Geophysical investigation of faulting in Crown Cove, San Diego Bay, California, USA

Scott Smith in a full brimmed hat, sunglasses and a flannel standing on the rim of the Grand Canyon

Scott Smith
MS Candidate
Advisor: Dr. Jillian Maloney

Monday, July 31, 2023
11:45 am in CSL 422
watch Scott’s talk

San Diego Bay is a large coastal basin located in southern California that was formed by subsidence caused by a releasing step in the Rose Canyon fault zone, the major fault zone in the region. A fault-bound, pop-up structure was recently identified offshore within the southern portion of San Diego Bay. The orientation of the pop-up structure faults suggests local uplift- via transpression. However, the extent of the faults (herein, the Crown Cove fault zone) onshore has been difficult to identify with previous field surveys. The proximity of the Crown Cove fault zone to the adjacent Loew’s Resort, military housing developments, and California State Route 75 could have geohazard implications for these structures. Electrical Resistivity Tomography (ERT) and Ground Penetrating Radar (GPR) were used to characterize the shallow architecture of the projected onshore extension of the Crown Cove fault zone. The results reveal three possible subvertical faults which appear to bound electrically resistive facies. These resistive facies are interpreted to be older paralic deposits which predate inundation of San Diego Bay, suggesting local uplift.

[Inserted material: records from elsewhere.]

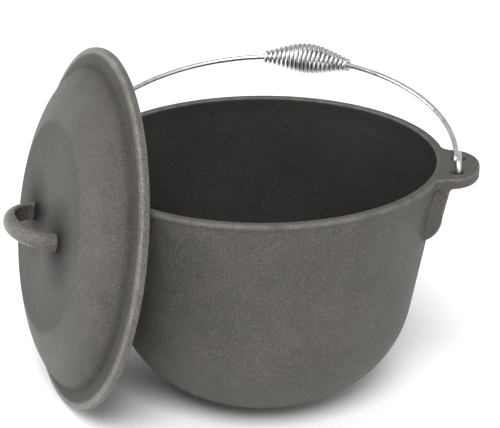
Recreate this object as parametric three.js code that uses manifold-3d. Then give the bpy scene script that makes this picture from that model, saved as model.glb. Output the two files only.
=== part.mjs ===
// Cast iron dutch oven: pot with two pierced ears, wire bail with a coiled grip, and a domed lid that leans on the
// pot. Millimetres, +Z up. The origin is on the pot's axis at the underside of its base, and the ears lie along X.
import * as THREE from "three";
import { mergeVertices } from "three/addons/utils/BufferGeometryUtils.js";
import Module from "manifold-3d";

const wasm = await Module();
wasm.setup();

// ---- driving dimensions ----

// pot body
const RIM_RADIUS = 180; // outer edge of the lip
const POT_HEIGHT = 248.5; // base to lip
const WALL_TAPER = THREE.MathUtils.degToRad(10.4);
const BASE_CORNER_RADIUS = 113.3;
const WALL = 6;
const LIP_WIDTH = 8.7;
const LIP_DEPTH = 8; // straight inner face of the lip
const LIP_BLEND = 9; // slope from the lip's inner face back to the wall
const BEAD_HEIGHT = 5.6; // raised band around the outside of the lip
const BEAD_PROUD = 1.2;

// ears, with a front and a rear hole, and a rib under each side
const EAR_OVERHANG = 33.5; // rim to the ear's end
const EAR_HALF_WIDTH = 41;
const EAR_THICKNESS = 11;
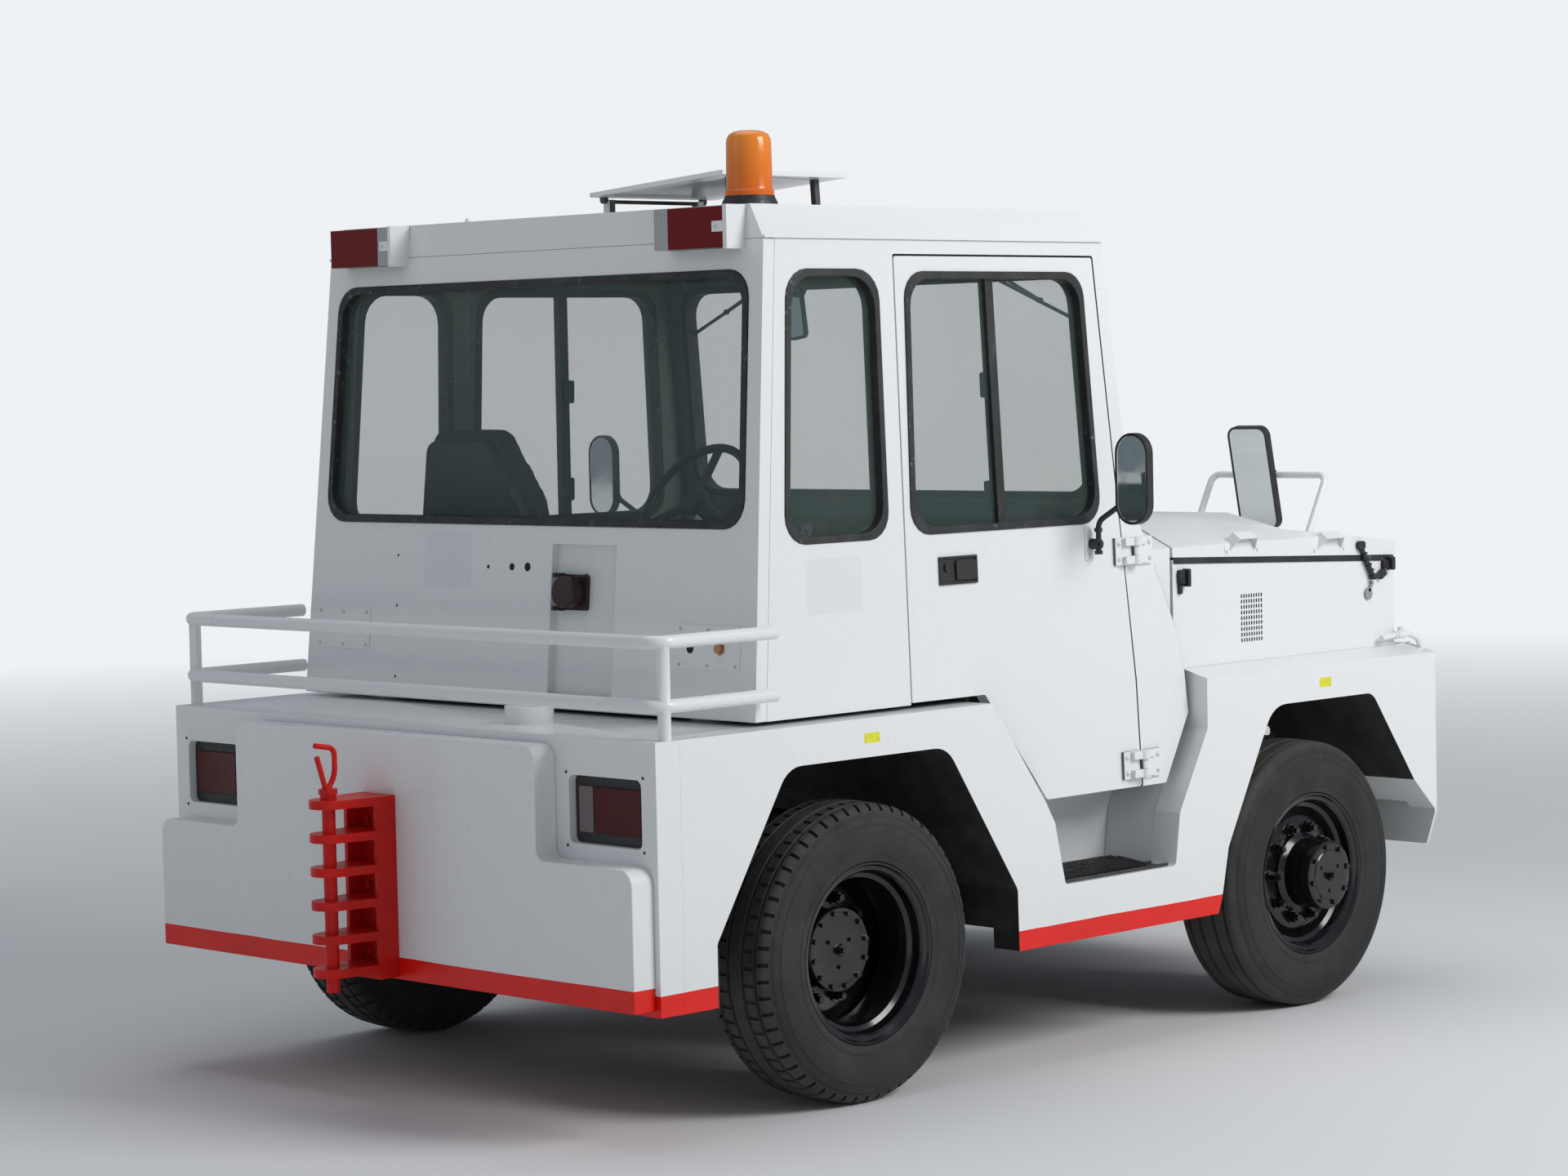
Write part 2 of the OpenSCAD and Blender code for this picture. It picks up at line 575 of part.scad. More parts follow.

Recent kinematic models of the San Diego embayment suggest a double pull-apart basin model where the geometry of faulting in the western part is controlled by the step to the Descanso fault offshore, while the eastern embayment fault geometry is more controlled by an onshore step to the San Miguel Vallecitos fault in Baja California, Mexico . The Crown Cove fault zone occurs within a transition zone between these two steps. The orientation of the Crown Cover fault zone suggests influence from the Descanso step offshore rather than the SMVF step onshore to Baja California.